Effect of material composition and 3D printing temperature on hot-melt extrusion of ethyl cellulose based medium chain triglyceride oleogel

Abstract

3D printing is an emerging technology in developing personalized nutrition and has received great attention in the food sector. The use of complex printing materials remains a challenge when the focus is on printability. This work investigated the effect of addition of surfactant polyethylene glycol monostearate, PEG40S (1%, 3%, 5% w/w) on hot extrusion 3D printability of 11% w/w ethylcellulose (EC) based medium chain triglyceride (MCT) oleogel. EC oleogels were characterized using various analyses including oil binding capacity, microscopic structure analysis, rheological analysis, mechanical strength, and melting point profiles.

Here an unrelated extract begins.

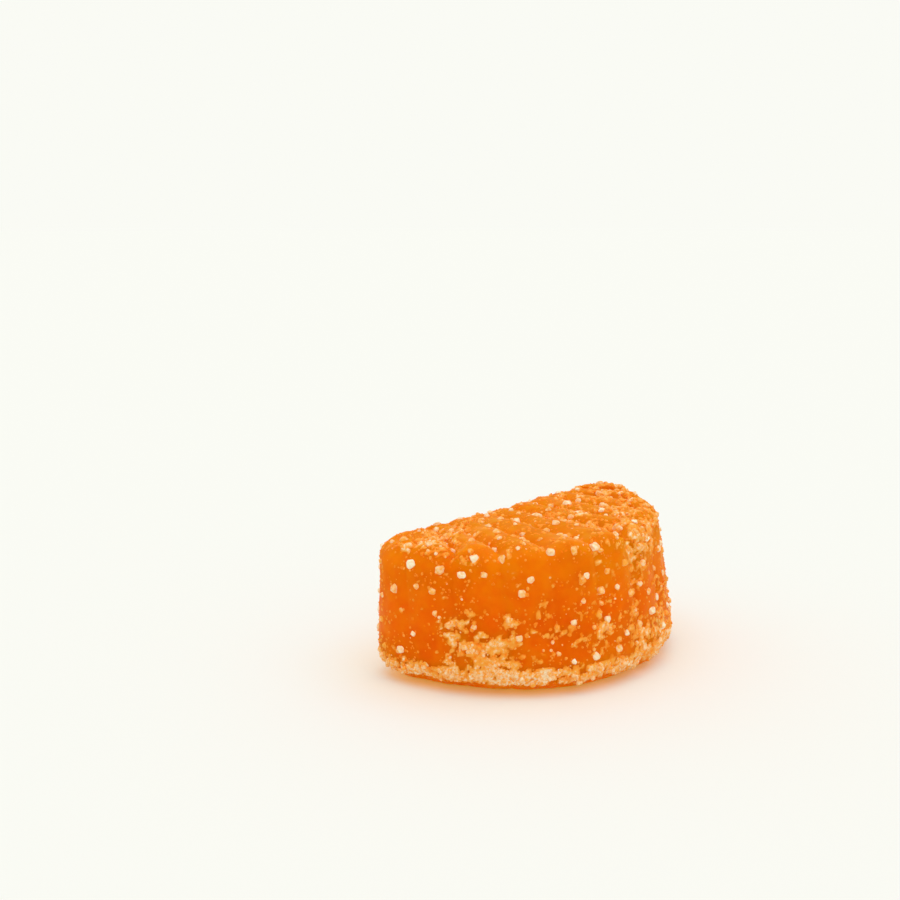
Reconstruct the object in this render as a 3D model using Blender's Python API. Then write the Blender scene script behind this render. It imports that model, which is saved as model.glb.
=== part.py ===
# Orange slice jelly with coarse sugar on it, as one solid. Metres, +Z up.
# It lies on its wide flat face with the ribs up, the round rim towards -Y and the straight side towards +Y.

import math

import bpy
import numpy as np
from mathutils import Euler, Matrix, Vector

MM = 0.001

# Body, as the mould gives it
RIM_RADIUS = 20.0 * MM  # at the widest line, a little above the flat face
CUT_BEHIND = 1.9 * MM  # the straight side lies this far behind the rim's centre
HEIGHT = 16.4 * MM  # flat face to the crests of the ribs
TIP_RADIUS = 4.9 * MM  # corners between rim and straight side, seen from above
TIP_SHRINK = 0.85  # how much of an inset the tip radius loses
FOOT_ROUND = 3.6 * MM  # rounded edge under the widest line
DRAFT = 0.8 * MM  # the sides lean in by this much over the height
RIM_SHOULDER = 1.5 * MM  # rounding between rim and top
TIP_SHOULDER = 2.6 * MM  # rounding between tips or straight side and top
LEAN = (-1.3 * MM, 0.9 * MM)  # how far the soft sweet has slumped sideways at its top
TILT = (1.0 * MM, -0.6 * MM)  # the top rises this much over one rim radius, along X and along Y

# Ribs, counted from the middle of the rim: whole numbers are crests, halves are grooves
LAST_RIB = 5
RIB_ANGLE = math.radians(16.2)
HUB = 3.0 * RIM_RADIUS  # the grooves meet this far behind the straight side
GROOVE_POWER = 2.4  # a higher power gives rounder ribs and narrower grooves
TIP_REACH = 1.7  # how many ribs bend with the round tips
TOP_GROOVE = 1.2 * MM  # depth at the top's rim
CUT_GROOVE = 0.5 * MM  # depth at the straight side
SIDE_GROOVE = 0.45 * MM  # depth of the flutes down the rim
END_GROOVE = 0.5  # the last groove at each tip keeps this share of its depth

# Unevenness of a soft moulded sweet
GROOVE_SPREAD = 0.25  # each groove's depth differs by up to this share
CREST_SPREAD = 0.16 * MM  # each crest's height differs by up to this
WARP = 0.08 * MM  # height of each of the slow waves that bend the skin
WARP_LENGTHS = (26.0 * MM, 17.0 * MM, 11.0 * MM)

# Lattice
RIB_STEPS = (-0.5, -0.38, -0.2, 0.0, 0.2, 0.38)  # columns across one rib
END_COLUMNS = 4  # columns across what is left of each end rib
TOP_ROWS = 8  # rows from rim to straight side
FOOT_RINGS = 3
SIDE_RINGS = 4
SHOULDER_RINGS = 5

# Sugar crystals, largest first
CRYSTAL_COUNT = 260
CRYSTAL_LARGE = 0.95 * MM
CRYSTAL_SMALL = 0.55 * MM
CRYSTAL_GAP = 1.75 * MM  # least distance between two of them
CRYSTAL_FLOOR = 1.3 * MM  # none lower than this, so the flat face stays clear
CRYSTAL_SINK = 0.08  # share of its size that the middle lies under the skin
FOOT_CRUST = 3.6 * MM  # below this the sugar is thickest
BARE_TOP = 14.8 * MM  # the bare front ends here, near the top edge
BARE_ANGLES = (math.radians(-84), math.radians(-16))  # the rim angles of the bare front
# Single crystals that stand out on the rim: angle in degrees from -Y, height in mm
STANDOUT = (
    (-79, 10.9), (-73, 13.9), (-65, 11.3), (-63, 13.7), (-52, 15.1), (-41, 8.5), (-37, 11.5), (-27, 15.6),
    (-19, 15.6), (-10, 15.6), (-9, 10.8), (2, 13.3), (4, 9.8), (12, 12.6), (16, 6.9),
)

SEED = 11


def clear_scene():
    for thing in list(bpy.data.objects):
        bpy.data.objects.remove(thing, do_unlink=True)


def rib_columns():
    # Rib coordinate of every column, from the left tip to the right tip
    inner = [rib + step for rib in range(1 - LAST_RIB, LAST_RIB) for step in RIB_STEPS]
    inner.append(LAST_RIB - 0.5)
    end = [LAST_RIB - 0.5 + (step + 1) / END_COLUMNS for step in range(END_COLUMNS)]
    return np.array([-value for value in reversed(end)] + inner + end)


def column_angles(columns, tip_angle):
    # Angle round the rim's centre, measured from -Y, with the end ribs fitted up to the tip
    inner = (LAST_RIB - 0.5) * RIB_ANGLE
    beyond = np.clip(np.abs(columns) - (LAST_RIB - 0.5), 0.0, None)
    kept = np.minimum(np.abs(columns), LAST_RIB - 0.5) * RIB_ANGLE
    return np.sign(columns) * (kept + beyond * (tip_angle - inner))


def fan_places(angles, half_width):
    # Where the columns meet the straight side, on lines towards the hub, as x
    reach = np.sin(angles) * HUB / (HUB + RIM_RADIUS * np.cos(angles) + CUT_BEHIND)
    return reach / reach[-1] * half_width


def plan_loop(columns, rim_inset, tip_inset):
    # One turn round the plan: rim, right tip, straight side, left tip.
    # Gives points, outward directions and how much each belongs to the rim.
    tip_radius = TIP_RADIUS - TIP_SHRINK * tip_inset
    cut_y = CUT_BEHIND - tip_inset
    centre_y = cut_y - tip_radius
    centre_x = math.sqrt((RIM_RADIUS - tip_inset - tip_radius) ** 2 - centre_y**2)
    tip_angle = math.atan2(centre_x, -centre_y)

    angles = column_angles(columns, tip_angle)
    share = np.cos(angles / tip_angle * math.pi / 2) ** 2
    radius = RIM_RADIUS - tip_inset - (rim_inset - tip_inset) * share
    rim_out = np.stack([np.sin(angles), -np.cos(angles)], axis=1)
    rim = rim_out * radius[:, None]

    turn = np.linspace(tip_angle, math.pi, TOP_ROWS + 1)[1:-1]
    tip_out = np.stack([np.sin(turn), -np.cos(turn)], axis=1)
    tip = tip_out * tip_radius + (centre_x, centre_y)

    cut_x = fan_places(angles, centre_x)[::-1]
    cut = np.stack([cut_x, np.full(len(cut_x), cut_y)], axis=1)
    cut_out = np.tile((0.0, 1.0), (len(cut_x), 1))

    mirror = np.array((-1.0, 1.0))
    points = np.concatenate([rim, tip, cut, (tip * mirror)[::-1]])
    outward = np.concatenate([rim_out, tip_out, cut_out, (tip_out * mirror)[::-1]])
    fade = (np.cos(np.linspace(0, math.pi, TOP_ROWS + 1)[1:-1]) + 1) / 2
    belongs = np.concatenate([np.ones(len(rim)), fade, np.zeros(len(cut)), fade[::-1]])
    return points, outward, belongs, share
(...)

With surfactant addition, additional crystalline structures developed in the polymer network altered the mechanical properties of EC oleogel. To evaluate the temperature-dependent printability, printing temperature was varied (25, 45, 65, 85, and 95 °C); observations inferred that 5% w/w surfactant with printing at 45 °C favored printability with optimal extrusion. Overall, this study provides insights into hot extrusion 3D printing oleogel systems, indicating promising scope for employing such systems for nutrient/nutraceutical delivery as well as the development of novel foods, particularly those focused on fat replacements.